TASK DIRECTIONS: Write out the lines from the top of the material through the line with "return DENT_DEPTH *", exactly and with nothing added.

******************************

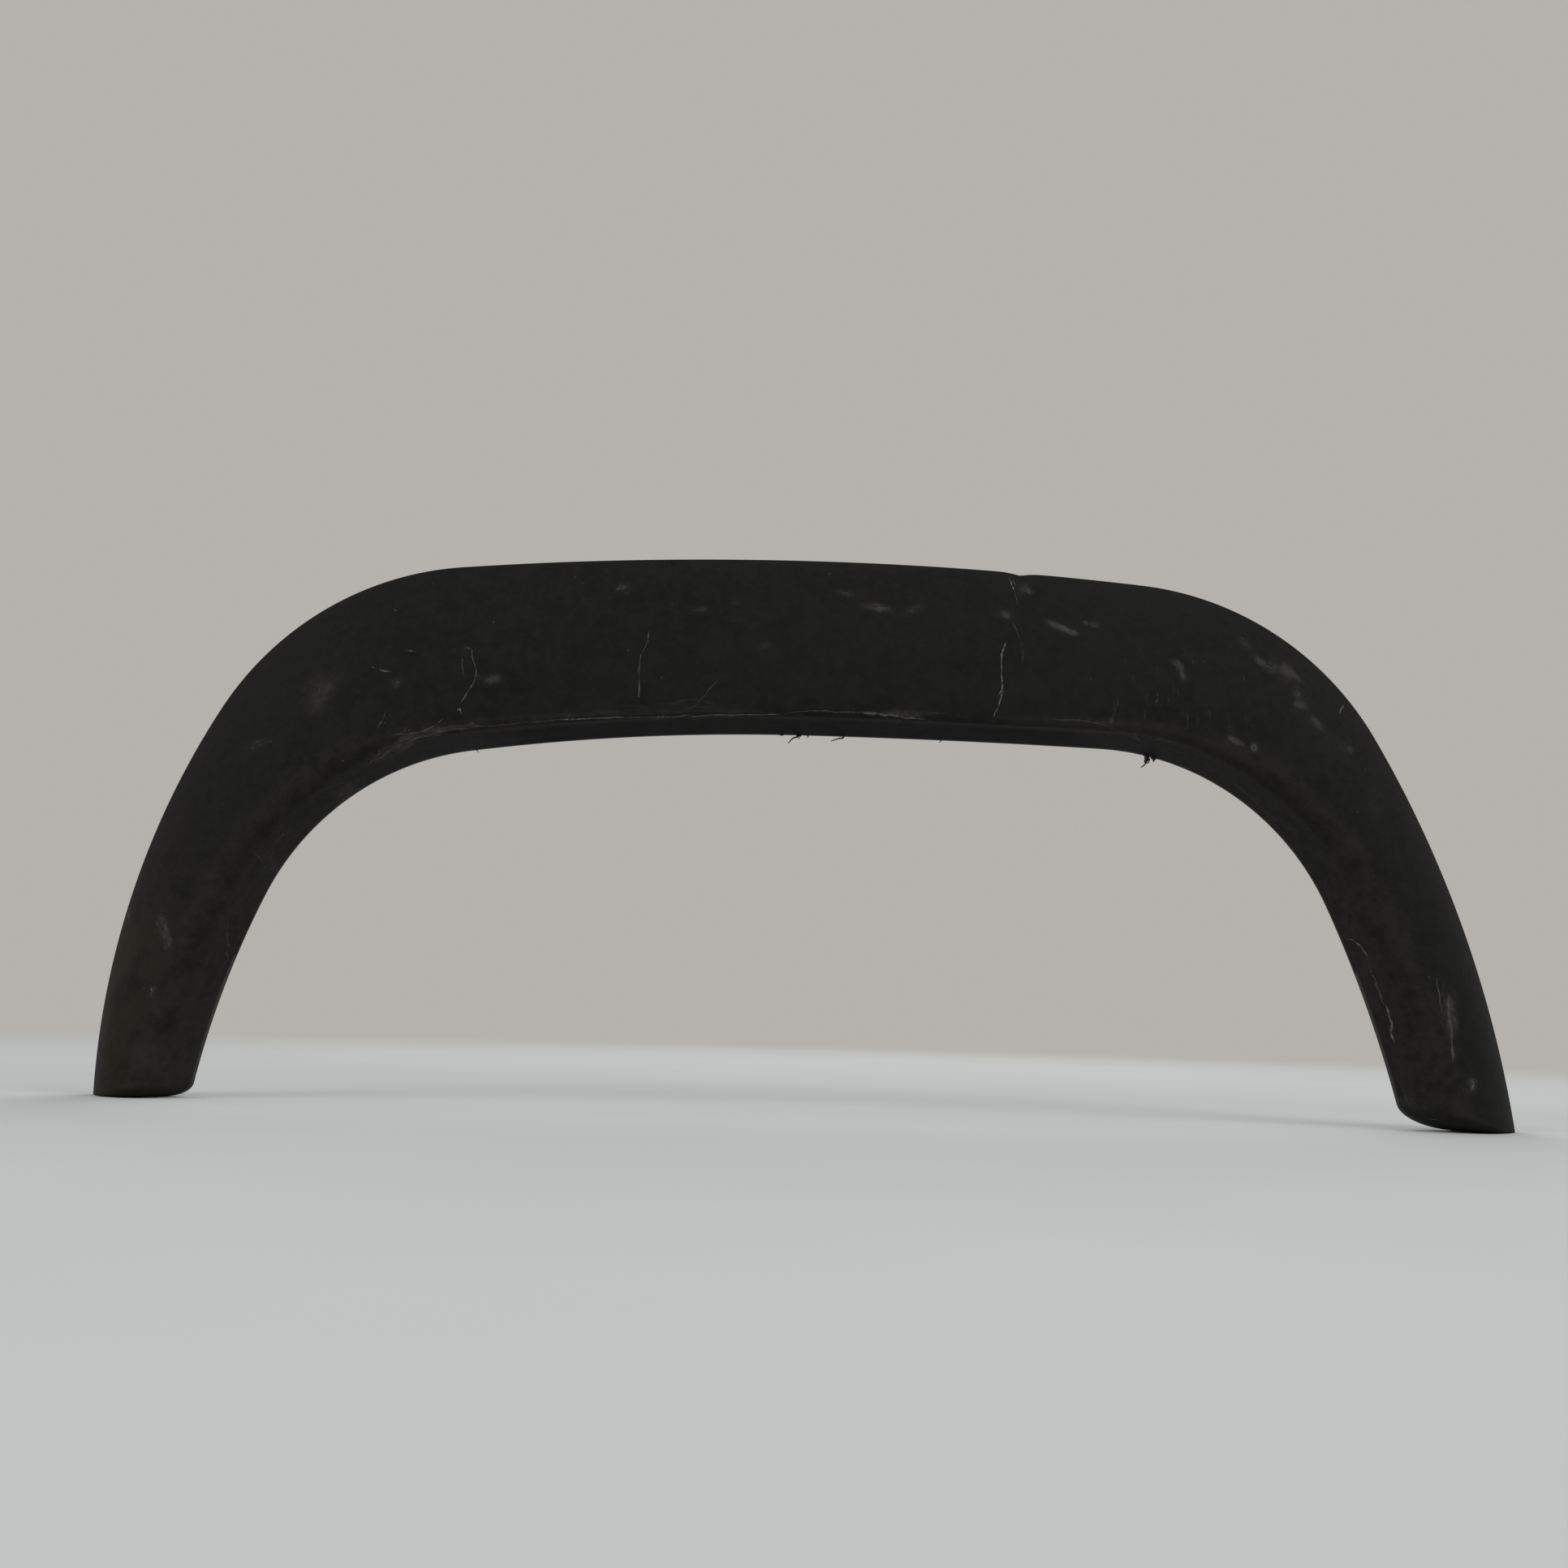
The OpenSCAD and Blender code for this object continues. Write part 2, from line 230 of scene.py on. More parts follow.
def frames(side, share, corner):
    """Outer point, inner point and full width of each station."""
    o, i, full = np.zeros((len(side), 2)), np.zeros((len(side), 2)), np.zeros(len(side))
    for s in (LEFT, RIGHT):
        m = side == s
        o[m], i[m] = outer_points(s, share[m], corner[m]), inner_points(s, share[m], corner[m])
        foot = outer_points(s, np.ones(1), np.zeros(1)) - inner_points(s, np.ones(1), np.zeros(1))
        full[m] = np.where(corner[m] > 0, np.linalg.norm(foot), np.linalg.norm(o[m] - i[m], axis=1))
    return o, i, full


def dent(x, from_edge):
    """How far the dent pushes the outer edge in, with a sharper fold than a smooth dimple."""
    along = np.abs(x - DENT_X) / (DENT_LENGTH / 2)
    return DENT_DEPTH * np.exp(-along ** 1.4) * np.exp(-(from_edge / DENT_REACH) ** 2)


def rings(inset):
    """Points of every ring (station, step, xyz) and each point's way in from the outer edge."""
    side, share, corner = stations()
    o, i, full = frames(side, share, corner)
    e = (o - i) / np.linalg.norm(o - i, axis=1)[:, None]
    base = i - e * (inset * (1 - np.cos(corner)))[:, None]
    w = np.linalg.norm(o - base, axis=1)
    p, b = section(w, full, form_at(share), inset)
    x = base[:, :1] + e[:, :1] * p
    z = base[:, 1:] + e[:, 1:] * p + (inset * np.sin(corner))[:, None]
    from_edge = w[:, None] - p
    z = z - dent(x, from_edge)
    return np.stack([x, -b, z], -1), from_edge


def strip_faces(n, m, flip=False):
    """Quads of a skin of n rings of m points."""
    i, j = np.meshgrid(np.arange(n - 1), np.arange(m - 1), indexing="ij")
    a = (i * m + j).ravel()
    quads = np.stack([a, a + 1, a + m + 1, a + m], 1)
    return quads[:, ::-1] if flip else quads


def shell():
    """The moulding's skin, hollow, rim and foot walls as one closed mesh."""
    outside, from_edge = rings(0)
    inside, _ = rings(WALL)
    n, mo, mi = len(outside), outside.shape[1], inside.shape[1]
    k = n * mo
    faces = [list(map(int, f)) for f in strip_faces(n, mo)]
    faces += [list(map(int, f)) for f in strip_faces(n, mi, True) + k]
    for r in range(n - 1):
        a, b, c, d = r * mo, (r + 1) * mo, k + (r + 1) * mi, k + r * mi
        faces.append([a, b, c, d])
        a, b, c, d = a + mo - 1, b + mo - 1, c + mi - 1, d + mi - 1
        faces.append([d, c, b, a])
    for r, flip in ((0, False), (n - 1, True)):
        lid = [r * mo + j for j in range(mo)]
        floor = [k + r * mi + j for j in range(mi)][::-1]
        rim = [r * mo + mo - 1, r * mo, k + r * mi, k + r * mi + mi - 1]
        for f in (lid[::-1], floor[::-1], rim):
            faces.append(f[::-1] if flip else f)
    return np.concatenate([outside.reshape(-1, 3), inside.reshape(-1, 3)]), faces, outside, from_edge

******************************

COMPLETED EXERCISE:
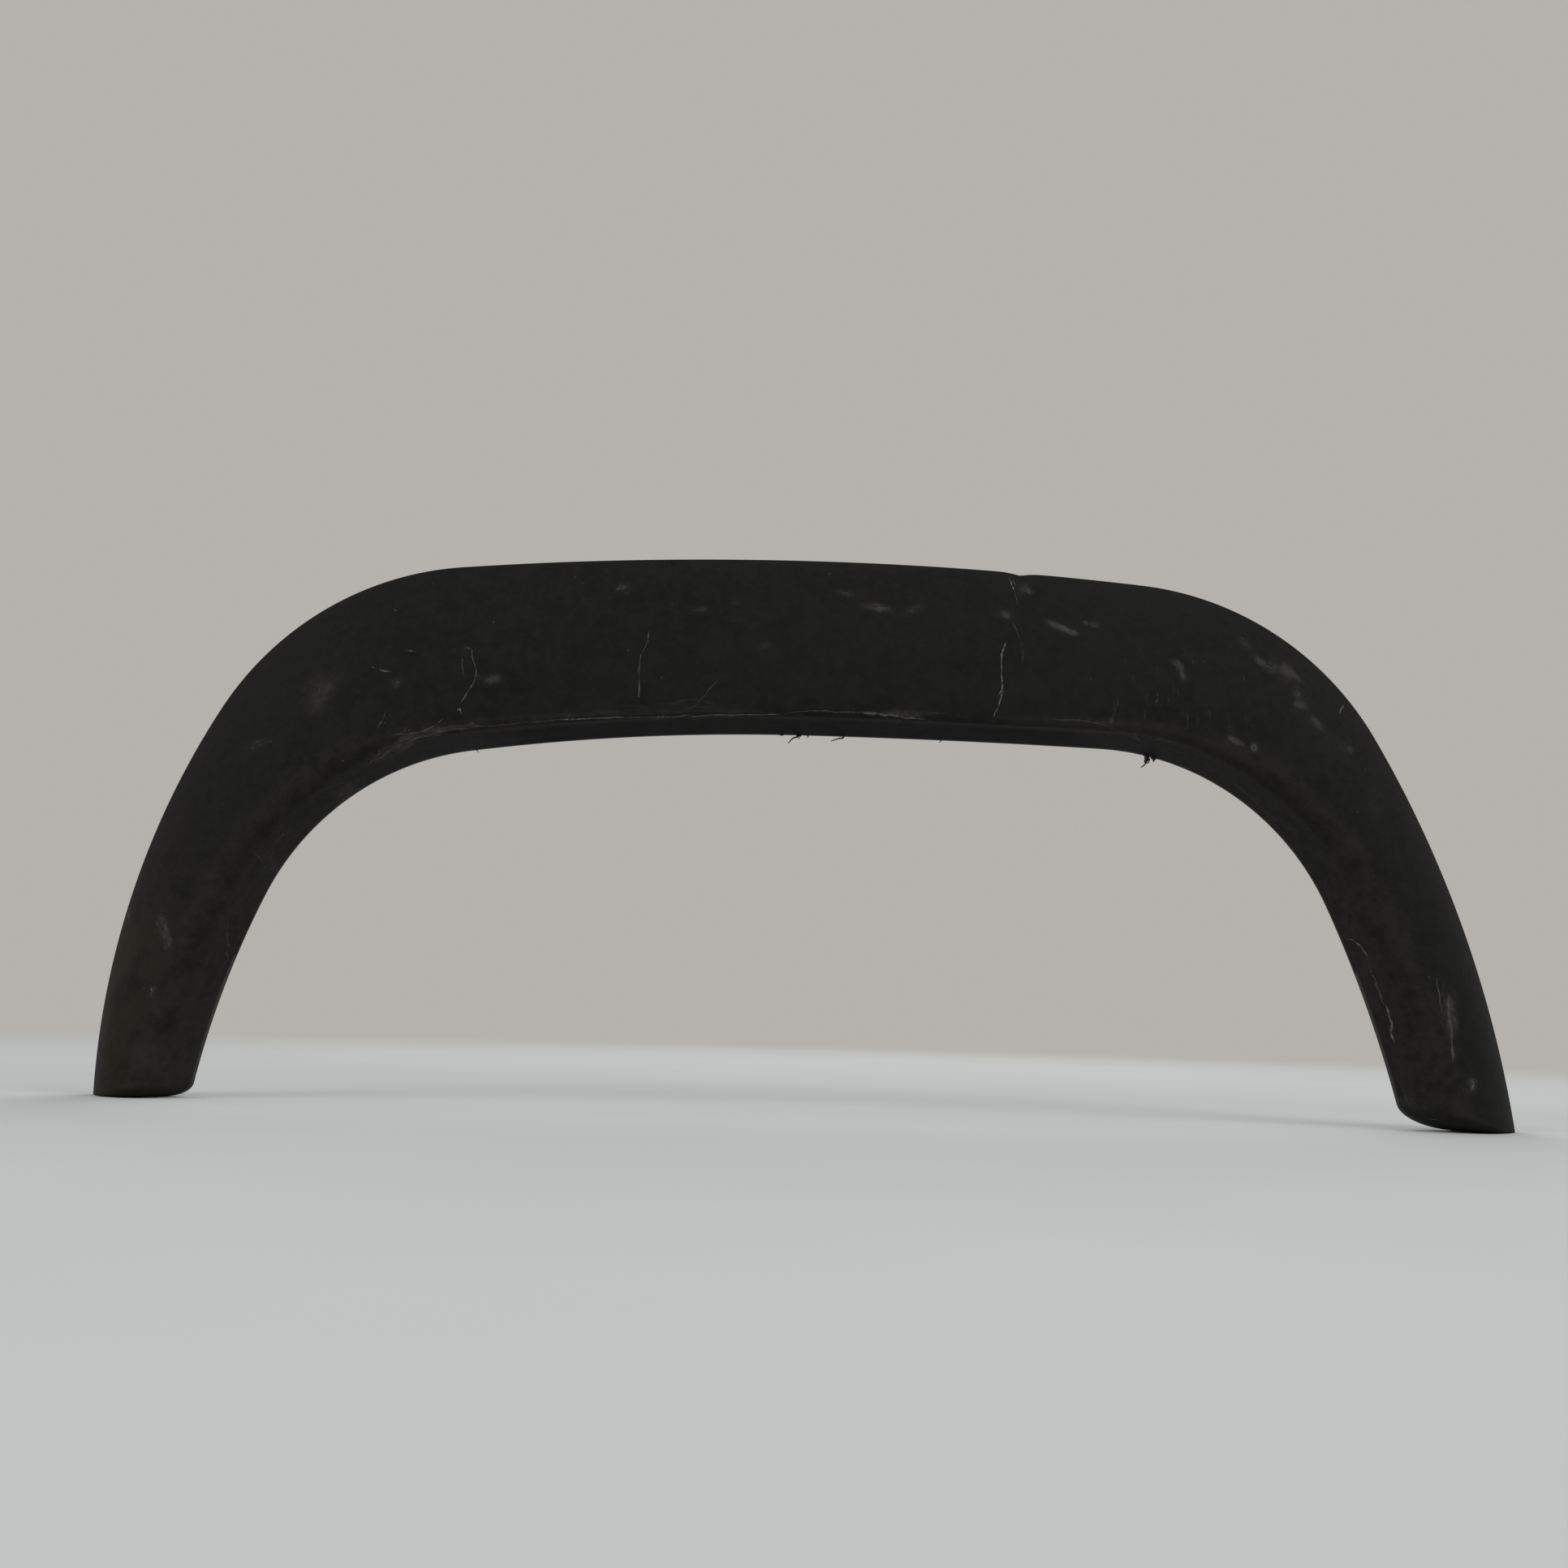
The OpenSCAD and Blender code for this object continues. Write part 2, from line 230 of scene.py on. More parts follow.
def frames(side, share, corner):
    """Outer point, inner point and full width of each station."""
    o, i, full = np.zeros((len(side), 2)), np.zeros((len(side), 2)), np.zeros(len(side))
    for s in (LEFT, RIGHT):
        m = side == s
        o[m], i[m] = outer_points(s, share[m], corner[m]), inner_points(s, share[m], corner[m])
        foot = outer_points(s, np.ones(1), np.zeros(1)) - inner_points(s, np.ones(1), np.zeros(1))
        full[m] = np.where(corner[m] > 0, np.linalg.norm(foot), np.linalg.norm(o[m] - i[m], axis=1))
    return o, i, full


def dent(x, from_edge):
    """How far the dent pushes the outer edge in, with a sharper fold than a smooth dimple."""
    along = np.abs(x - DENT_X) / (DENT_LENGTH / 2)
    return DENT_DEPTH * np.exp(-along ** 1.4) * np.exp(-(from_edge / DENT_REACH) ** 2)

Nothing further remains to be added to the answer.